Is It True That Having More Credit Cards Is Always Better for Your Score?
Somewhere between “carry one card and keep it simple” and “open several to maximize rewards,” a lot of advice floats around suggesting that more credit cards simply means a better credit score. It’s worth separating the parts of that idea that hold up from the parts that don’t.
The short answer
Having more credit cards is not automatically better for a credit score. More accounts can lower credit utilization by increasing total available credit, which can help, but each new application typically triggers a hard inquiry and adds a new account that temporarily lowers the average age of accounts, both of which can work against the score in the short term. The net effect depends on timing, existing credit history, and how the new accounts are used.
What actually helps when adding a card
- Lower utilization, if balances stay steady. Adding available credit while keeping spending the same generally reduces the percentage of credit being used, which is one factor in most scoring models.
- A broader credit mix, in some cases. Scoring models can consider variety in account types, though this tends to be a smaller factor than payment history or utilization.
- Long-term potential for average age. A card opened today will eventually age into a positive contributor to account history, just not right away.
What can work against the score
- A hard inquiry from each application. Applying for new credit typically results in a hard inquiry, which can cause a small, usually temporary dip in the score.
- A lower average account age. Every new account pulls down the average age of all accounts, since it starts at zero, which can matter more for people with a shorter credit history overall.
- More accounts to manage. More cards means more due dates and more chances for a missed payment, which remains one of the most heavily weighted factors in most scoring models.
Why this myth persists
The idea probably persists because utilization is a real and often significant factor, and more available credit genuinely can lower it. What gets left out is that the benefit isn’t free — it comes bundled with an inquiry and a fresh, young account. For someone with an already thin file, applying for their first card as a young adult is a very different calculation than for someone with a decade of established history who already has plenty of available credit.
Closing an old card can undo the benefit
It’s also worth noting that opening new cards while closing older ones can cancel out any utilization benefit, since closing an oldest card with an annual fee removes both its available credit and its age from the average, sometimes leaving utilization and history age worse off than before either move happened.

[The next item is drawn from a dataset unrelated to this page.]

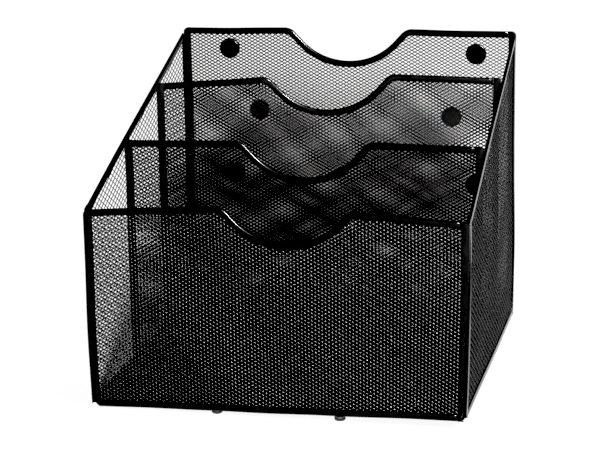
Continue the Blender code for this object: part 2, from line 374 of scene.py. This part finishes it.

How to think about it instead
Rather than treating card count as a goal in itself, it can help to think about what a new card is actually solving for — more available credit to lower utilization, a specific rewards structure, or building credit score versus report history over time. Each of those has a different timeline and a different tradeoff against the short-term dip from an inquiry and a new account.
Putting it in perspective
More credit cards isn’t inherently better or worse for a score; it depends on what happens to utilization, how often new accounts are opened, and whether payments stay on track. The honest version of the advice is that it’s situational, not automatic.